Scott Allen Pryor, 45, who was convicted of first-degree arson, first- and second-degree assault, burglary and reckless endangerment, must serve at least half the sentence before he’s eligible for parole, said Judge Diane Leasure.
She said the lengthy sentence, which nearly doubled the maximum 34 years recommended by state guidelines, “was completely proper and just given the chilling facts of the case.”
Pryor entered the Columbia town house of his former girlfriend, Sheryl Alman, in November 2007 and doused the first floor with gasoline before setting it ablaze.
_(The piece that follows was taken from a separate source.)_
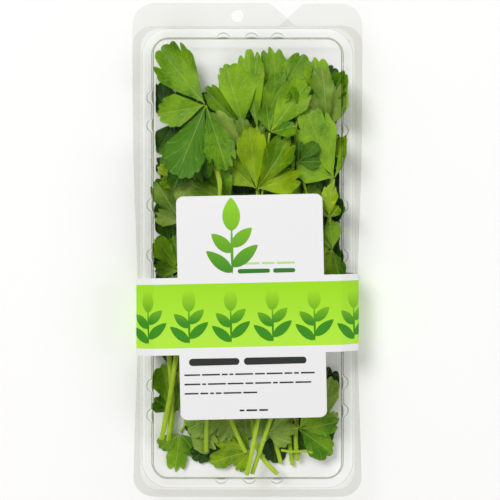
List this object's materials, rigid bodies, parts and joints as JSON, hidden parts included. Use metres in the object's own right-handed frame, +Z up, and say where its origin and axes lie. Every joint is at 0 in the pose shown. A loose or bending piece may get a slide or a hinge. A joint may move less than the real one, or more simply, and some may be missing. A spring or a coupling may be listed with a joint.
{
  "type": "packed parsley bunch",
  "caption": "Bunch of cut flat-leaf parsley sprigs in a clear hinged clamshell pack with a hang tab and a cross-shaped paper label.",
  "frame": {"origin": "under the middle of the pack, level with the underside of the tray's floor", "axes": "+Y along the pack towards its hang tab, +Z up out of the lid with the pack on its back, +X to the right as seen from above with the hang tab at the top"},
  "size_m": [0.115, 0.2466, 0.0265],
  "materials": {
    "clear_pet": "clear thermoformed PET sheet, glossy",
    "label_paper": "coated paper, printed",
    "parsley_leaf": "fresh leaf, semi-matt with a waxy sheen",
    "parsley_stem": "fresh stem, smooth and slightly glossy"
  },
  "bodies": {
    "tray": {"tray": "clear_pet", "label_tail_left": "label_paper", "label_tail_right": "label_paper", "sprig_01_stem": "parsley_stem", "sprig_01_leaf_a": "parsley_leaf", "sprig_01_leaf_b": "parsley_leaf", "sprig_01_leaf_c": "parsley_leaf", "sprig_01_leaf_d": "parsley_leaf", "sprig_02_stem": "parsley_stem", "sprig_02_leaf_a": "parsley_leaf", "sprig_02_leaf_b": "parsley_leaf", "sprig_02_leaf_c": "parsley_leaf", "sprig_02_leaf_d": "parsley_leaf", "sprig_03_stem": "parsley_stem", "sprig_03_leaf_a": "parsley_leaf", "sprig_03_leaf_b": "parsley_leaf", "sprig_03_leaf_c": "parsley_leaf", "sprig_03_leaf_d": "parsley_leaf", "sprig_04_stem": "parsley_stem", "sprig_04_leaf_a": "parsley_leaf", "sprig_04_leaf_b": "parsley_leaf", "sprig_05_stem": "parsley_stem", "sprig_05_leaf_a": "parsley_leaf", "sprig_05_leaf_b": "parsley_leaf", "sprig_05_leaf_c": "parsley_leaf", "sprig_06_stem": "parsley_stem", "sprig_06_leaf_a": "parsley_leaf", "sprig_06_leaf_b": "parsley_leaf", "sprig_06_leaf_c": "parsley_leaf", "sprig_07_stem": "parsley_stem", "sprig_07_leaf_a": "parsley_leaf", "sprig_07_leaf_b": "parsley_leaf", "sprig_07_leaf_c": "parsley_leaf", "sprig_08_stem": "parsley_stem", "sprig_08_leaf_a": "parsley_leaf", "sprig_08_leaf_b": "parsley_leaf", "sprig_08_leaf_c": "parsley_leaf", "sprig_09_stem": "parsley_stem", "sprig_09_leaf_a": "parsley_leaf", "sprig_09_leaf_b": "parsley_leaf", "sprig_09_leaf_c": "parsley_leaf", "sprig_09_leaf_d": "parsley_leaf", "sprig_10_stem": "parsley_stem", "sprig_10_leaf_a": "parsley_leaf", "sprig_10_leaf_b": "parsley_leaf", "sprig_10_leaf_c": "parsley_leaf", "sprig_11_stem": "parsley_stem", "sprig_11_leaf_a": "parsley_leaf", "sprig_11_leaf_b": "parsley_leaf"},
    "lid": {"lid": "clear_pet", "label": "label_paper"}
  },
  "joints": [
    {"name": "lid_hinge", "type": "hinge", "parent": "tray", "child": "lid", "pos_m": [0, -0.1236, 0.02015], "axis": [1, 0, 0], "range_deg": [0, 180]}
  ]
}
Alman’s daughter, Breanna, 19, and Andrew Lee were sleeping when they awoke to the smell of smoke, prosecutors said.
Lee escaped through a second-floor window, but Breanna collapsed at the bottom of the stairs and suffered burns across 40 percent of her body before Howard firefighters rescued her.
“Never before have I been more aware of how close I came to death,” Breanna wrote in a letter that was read aloud in court Thursday by Prosecutor Brendan Clary.
“… I now know the true sense of the capability of human evil.”
Breanna spent 89 days at the Johns Hopkins Bayview Burn Center in Baltimore and underwent 14 operations to repair the burns with skin grafts.
“Breanna is permanently and irrevocably damaged,” Clary said in court.
“Scott Pryor intended to injure her and he did it in a sadistic, cruel way. … This was an atrocity.”
Pryor did not speak in court, but his attorney, Benjamin Sutley, said Pryor “is remorseful and stands by the fact that he never meant to inflict that kind of pain on Breanna.”
Sutley argued during the trial that Pryor didn’t know anyone was home when he set the fire and only intended to destroy the furniture out of spite.
He said his client was “a ticking time bomb that finally detonated on that day.”
Leasure denied his request to detain Pryor at the Patuxent Institution for treatment of his depression.
After the court hearing, Sutley said the sentence was harsh, “but the facts of the case were admittedly extreme.”
Sheryl Alman declined to comment.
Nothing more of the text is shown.